I was used to being the only white person around. After a few years of playing basketball in downtown Atlanta, that wasn't anything new for me. The Atlanta Celtics organization spent the summer cleaning up Atlanta-Fulton County Stadium in order to get money to travel the country for our AAU tournaments (this was before Adidas and the like just wrote the check for you). So many summer nights (11 PM – 4 AM) for me in my teenage years were spent cleaning up peanuts, Coke, cheese dip and vomit with folks in prison-release programs.
Those were my teenage years – not exactly "The Wonder Years".
Back to O.J.. That day we were playing at the recreation area near Cleveland Ave in southwest Atlanta. Guys like future Georgia tight end and power forward Larry Brown, future LSU center and 76er Jabari Smith and future NFLer Earthwind Moreland were all my team. But we were all in for a bizarre day that day.
We were getting ready to play as day turned to night, and the lone TV in the recreation center was tune in to NBC for the NBA Finals which was about to tip. Then O.J. jammed his way into pop culture infamy with his California cruise.
I'd never felt so white – I guess that's the best way to put it – at least I should say it had never been so obvious my mother and I were the only white people around as it was that night. The entire scene was bizarre.

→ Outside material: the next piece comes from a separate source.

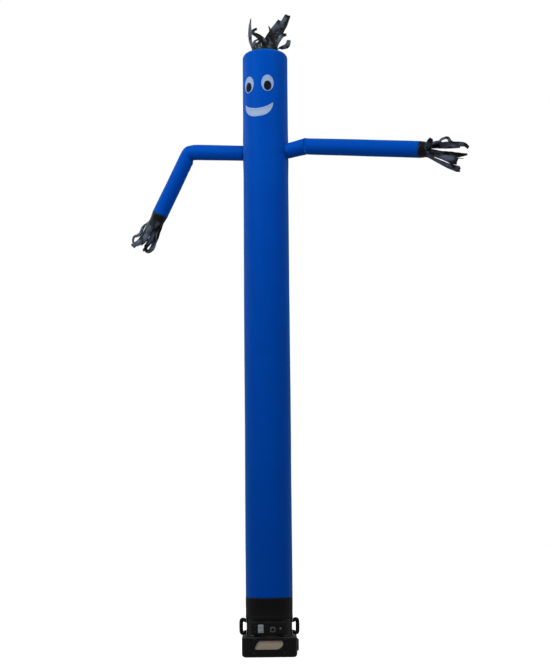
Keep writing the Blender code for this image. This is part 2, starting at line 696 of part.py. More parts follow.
def control_panel(parts, cutters, materials):
    low = (PANEL_X[0], PANEL_FRONT_Y, PANEL_Z[0])
    high = (PANEL_X[1], PANEL_FRONT_Y + 0.10, PANEL_Z[1])
    mesh = box_mesh("control_panel", low, high)
    bevel_edges(mesh, lambda a, b: abs(a.y - b.y) > 0.05, 0.012, 3)
    bevel_edges(mesh, lambda a, b: max(a.y, b.y) < PANEL_FRONT_Y + MM, 0.003, 1)
    smooth(mesh)
    panel = add_mesh_object("control_panel", mesh, parts, materials["black_plastic"])
    drum_core = cylinder_mesh("panel_back", DRUM_RADIUS + GAP, 0.4, 2 * DRUM_STEPS)
    core_cutter = add_mesh_object("panel_back", drum_core, cutters)
    core_cutter.location.z = sum(PANEL_Z) / 2
    cut(panel, core_cutter, "panel_back")
    bore = cylinder_mesh("button_bore", BUTTON_RADIUS + GAP, 0.06, 16, "Y")
    bore_cutter = add_mesh_object("button_bore", bore, cutters)
    bore_cutter.location = (BUTTON_X, PANEL_FRONT_Y - 0.03 + BUTTON_LENGTH, BUTTON_Z)
    cut(panel, bore_cutter, "button_bore")


def face_plate(name, x, z, size, corner, parts, material):
    """A rounded plate on the panel's face."""
    back = PANEL_FRONT_Y - GAP
    half_width = size[0] / 2
    half_height = size[1] / 2
    mesh = box_mesh(name, (x - half_width, back - PLATE_THICKNESS, z - half_height),
                    (x + half_width, back, z + half_height))
    bevel_edges(mesh, lambda a, b: abs(a.y - b.y) > MM, corner, 3)
    return add_mesh_object(name, mesh, parts, material)


def fittings(parts, materials):
    plate_front = PANEL_FRONT_Y - GAP - PLATE_THICKNESS
    face_plate("outlet_plate", OUTLET_X, OUTLET_Z, OUTLET_SIZE, OUTLET_CORNER, parts,
               materials["grey_plastic"])
    for place, direction in (("upper", 1), ("lower", -1)):
        mesh = cylinder_mesh(f"outlet_{place}", OUTLET_FACE_RADIUS, 2 * MM, 20, "Y")
        socket = add_mesh_object(f"outlet_{place}", mesh, parts, materials["grey_plastic"])
        socket.location = (OUTLET_X, plate_front - GAP - MM, OUTLET_Z + direction * OUTLET_FACE_SPREAD)
    face_plate("dial_plate", DIAL_X, DIAL_Z, (DIAL_PLATE, DIAL_PLATE), DIAL_CORNER, parts,
               materials["grey_plastic"])
    knob(plate_front, parts, materials)
    reset_button(parts, materials)


def knob(plate_front, parts, materials):
    """The switch knob, whose origin is on its axis at its back face."""
    mesh = cylinder_mesh("switch_knob", KNOB_RADIUS, KNOB_DEPTH * 0.55, 24, "Y")
    shape = bmesh.new()
    shape.from_mesh(mesh)
    bmesh.ops.translate(shape, vec=(0.0, -KNOB_DEPTH * 0.275, 0.0), verts=shape.verts)
    shape.to_mesh(mesh)
    shape.free()
    item = add_mesh_object("switch_knob", mesh, parts, materials["black_plastic"])
    item.location = (DIAL_X, plate_front - GAP, DIAL_Z)
    bar_half = KNOB_RADIUS * 0.30
    low = (-bar_half, -KNOB_DEPTH, -KNOB_RADIUS * 0.9)
    high = (bar_half, -KNOB_DEPTH * 0.2, KNOB_RADIUS * 0.9)
    grip = add_mesh_object("knob_grip", box_mesh("knob_grip", low, high), bpy.data.collections[CUTTERS])
    grip.location = item.location
    grip.hide_render = True
    grip.display_type = "WIRE"
    joined = item.modifiers.new("grip", "BOOLEAN")
    joined.operation = "UNION"
    joined.solver = "EXACT"
    joined.object = grip


def reset_button(parts, materials):
    """A round button in a bezel; it slides along Y into the bore behind it."""
    mesh = cylinder_mesh("reset_button", BUTTON_RADIUS, BUTTON_LENGTH, 16, "Y")
    button = add_mesh_object("reset_button", mesh, parts, materials["grey_plastic"])
    button.location = (BUTTON_X, PANEL_FRONT_Y - BUTTON_PROUD + BUTTON_LENGTH / 2, BUTTON_Z)
    back = PANEL_FRONT_Y - GAP
    bore = BUTTON_RADIUS + GAP
    profile = [
        (BEZEL_RADIUS - 0.002, BEZEL_DEPTH),
        (BEZEL_RADIUS, BEZEL_DEPTH - 0.002),
        (BEZEL_RADIUS, 0.0),
        (bore, 0.0),
        (bore, BEZEL_DEPTH),
    ]
    bezel = turned_object("reset_bezel", profile, 24, parts, materials["steel"])
    bezel.location = (BUTTON_X, back, BUTTON_Z)
    bezel.rotation_euler = (pi / 2, 0.0, 0.0)


def side_cover(parts, materials):
    """A shallow round cover on the right side of the block."""
    mesh = cylinder_mesh("side_cover", SIDE_COVER_RADIUS, SIDE_COVER_DEPTH, 28, "X",
                         SIDE_COVER_RADIUS * 0.90)
    bevel_edges(mesh, lambda a, b: min(a.x, b.x) > 0, SIDE_COVER_ROUND, 3)
    smooth(mesh)
    cover = add_mesh_object("side_cover", mesh, parts, materials["black_plastic"])
    cover.location = (BASE_WIDTH / 2 + GAP + SIDE_COVER_DEPTH / 2, 0.0, SIDE_COVER_Z)


def screws(parts, materials):
    for screw in SCREWS:
        mesh = cylinder_mesh(screw.name, SCREW_RADIUS, SCREW_HEAD, 12, "Y")
        head = add_mesh_object(screw.name, mesh, parts, materials["steel"])
        head.location = (screw.x, screw.front - GAP - SCREW_HEAD / 2, screw.z)


# ---------------------------------------------------------------- everything together


def main():
    clear_scene()
    parts = make_collection(PARTS)
    cutters = make_collection(CUTTERS)
    materials = make_materials()
    dancer = bpy.data.objects.new("dancer_turn", None)
    parts.objects.link(dancer)
    dancer.rotation_euler.z = DANCER_TURN

    tube_body(parts, cutters, materials, dancer)
    base_band(parts, materials, dancer)
    head_cap(parts, materials, dancer)
    face_patches(parts, materials, dancer)
    arm("right", RIGHT_ARM, RIGHT_ARM_SEAMS, 1, parts, materials, dancer)
    arm("left", LEFT_ARM, LEFT_ARM_SEAMS, -1, parts, materials, dancer)
    head_fringe(parts, materials)
    arm_fringe("right_fringe", RIGHT_ARM, 1, RIGHT_STRIPS, parts, materials, dancer)
    arm_fringe("left_fringe", LEFT_ARM, -1, LEFT_STRIPS, parts, materials, dancer)

    base_block(parts, cutters, materials)
    intake_screen(parts, materials)
    drum(parts, materials)
    handle("handle_left", -1, parts, materials)
    handle("handle_right", 1, parts, materials)
    control_panel(parts, cutters, materials)
    fittings(parts, materials)
    side_cover(parts, materials)
    screws(parts, materials)


main()
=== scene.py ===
"""The looks of an inflatable air dancer on its blower.

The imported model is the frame. Most of the blower's hard parts keep their CAD shapes and get materials and
softer edges. Its handles, sockets, screws and intake screen are built again here, finer, and so is each
piece of cloth, as thin, sewn, gathered cloth with strips that curl. Metres, +Z up, the front faces -Y.
"""

from collections import namedtuple
from math import atan2, cos, exp, hypot, pi, radians, sin, sqrt, tan, tau

import bmesh
import bpy
from mathutils import Matrix, Quaternion, Vector, noise


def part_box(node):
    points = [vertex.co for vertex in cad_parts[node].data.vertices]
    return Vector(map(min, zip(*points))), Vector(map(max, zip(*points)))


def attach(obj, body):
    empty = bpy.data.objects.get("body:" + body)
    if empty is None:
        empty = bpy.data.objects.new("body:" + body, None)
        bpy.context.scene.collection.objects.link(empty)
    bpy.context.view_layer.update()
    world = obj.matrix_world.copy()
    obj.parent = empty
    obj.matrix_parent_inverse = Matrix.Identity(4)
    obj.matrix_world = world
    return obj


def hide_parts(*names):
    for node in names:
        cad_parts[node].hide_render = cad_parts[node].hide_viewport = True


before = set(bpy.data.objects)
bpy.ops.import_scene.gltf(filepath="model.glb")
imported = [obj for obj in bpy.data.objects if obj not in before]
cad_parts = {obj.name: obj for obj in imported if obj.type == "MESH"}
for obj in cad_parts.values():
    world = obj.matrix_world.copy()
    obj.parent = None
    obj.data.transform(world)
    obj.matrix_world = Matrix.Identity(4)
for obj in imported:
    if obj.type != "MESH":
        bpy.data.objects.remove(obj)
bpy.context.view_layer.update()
BODY = "dancer_and_blower"

# How thick the cloth is, and how far a patch stands off the cloth under it.
CLOTH = 0.001
PATCH_GAP = 0.0006

# The dancer is turned a little to its right on the blower.
DANCER_TURN = Matrix.Rotation(radians(-20), 4, "Z")

# The tube, from the black band over the blower's collar to the crown of the head.
TUBE_RADIUS = 0.2285
TUBE_GIRTH = tau * TUBE_RADIUS
TUBE_COLUMNS = 120
BAND_FOOT_Z = 0.355
BAND_HEM = 0.028
BAND_SEAM_Z = 0.555
COLLAR_TOP_Z = 0.430
COLLAR_FIT_RADIUS = 0.2278
SHOULDER_Z = 5.9816
SHOULDER_ROUND = 0.055
SHOULDER_ROWS = 4
CAP_SEAM_TURN = radians(45)
CAP_SLOPE = radians(14)
CAP_ROUND_ROWS = 6
CAP_SLOPE_ROWS = 9
VENT_RADIUS = 0.134

# The face, in arc lengths round the tube from its middle.
EYE_SPREAD = 0.104
EYE_Z = 5.664
EYE_HALF_WIDTH = 0.063
EYE_HALF_HEIGHT = 0.085
PUPIL_Z = 5.638
PUPIL_HALF_WIDTH = 0.038
PUPIL_HALF_HEIGHT = 0.050
MOUTH_HALF_WIDTH = 0.160
MOUTH_CORNER_Z = 5.465
MOUTH_TOP_Z = 5.406
MOUTH_FOOT_Z = 5.322
PATCH_COLUMNS = 44
PATCH_ROWS = 14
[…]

No one knew what was next.
That night I knew what was coming down the line months later with the split-down-the-middle reaction we got from both races regarding the verdict in the case. For the record, as a 16-year old kid I certainly didn't care one way or another about O.J., but this was a big deal in the black community in which I was quite literally in the middle of that night.
I don't remember anyone cheering for O.J. that night – not where I was – but there was an air of giggliness about it… maybe because I was surrounded by a slew of young black men who, like me, could not believe that O.J. Simpson was doing what he was doing.
What, exactly, was he doing? 20 years later I think it makes a lot more sense, but that night in southwest Atlanta none of it did make sense.
To transition to more about college football and less about me: O.J. Simpson is just one of a growing list of controversial Heisman Trophy winners… but none nearly as infamous as him.
I've voted for the Heisman Trophy every year since 2005 (let me note that everyone in the media doesn't vote for the award, so I'm special like that). But I have to say that of the guys I have voted for three have had some post- Heisman issues.
The first guy I ever voted for was Reggie Bush in 2005… he had to give his back. Cam Newton, who once said I made up quotes about him – perhaps not remembering that I recorded our conversation – was the second controversial player I voted number one.
That was the most confusing, yet straightforward vote I've ever had. Someone or something around Cam Newton was dirty – perhaps Cam himself. But the NCAA, in its infinite wisdom, said he was available to play in the SEC Championship Game. If the NCAA, bloodied, flawed and now falling under its own weight, says a player is good to go then that person is eligible to win the Heisman.
At that point the ballot is not difficult to figure out: "As my first choice to receiver the Heisman Memorial Trophy, awarded to the most outstanding college football player in the United States for 2010. To the best of my knowledge, he confirms to the rules governing this vote."
Of course you have the usual media blowhards that were trying to draw attention to themselves by saying: Hey, I'm a voter, but I am not going to vote Cam Newton… or I am going to protest the entire process by not voting at all.
If you don't vote then you are not a voter, and the Heisman folks make you very aware of that. If you are a Heisman voter, then you need to vote – not act like a spoiled baby not getting what they want.
But I thought something every similar, and much more serious, was going to happen this past year when Florida State's Jameis Winston (pre-crab legs) had some major, and not funny in any way, legal issues.
I really thought he was in some real trouble. I'm not convinced Florida State is out of the woods on that one yet, either. But, in the same manner as Newton, when State Attorney Willie Meggs said that no charges would be filed on December 6th, that meant, to me, that Winston was eligible to win the award.
I have to say that its pretty sad that two of the last four Heisman winners have had to be cleared in some manner – but that might be a sign of the times we live in. O.J.'s wild ride 20 years ago was a peek into the future in terms of the celebrity of sport, and our obsession and even elevation of normal people onto a pedestal because they can run, throw or catch like no one else.
Super athletes are normal, flawed people – never was that more clear than June 17, 1994.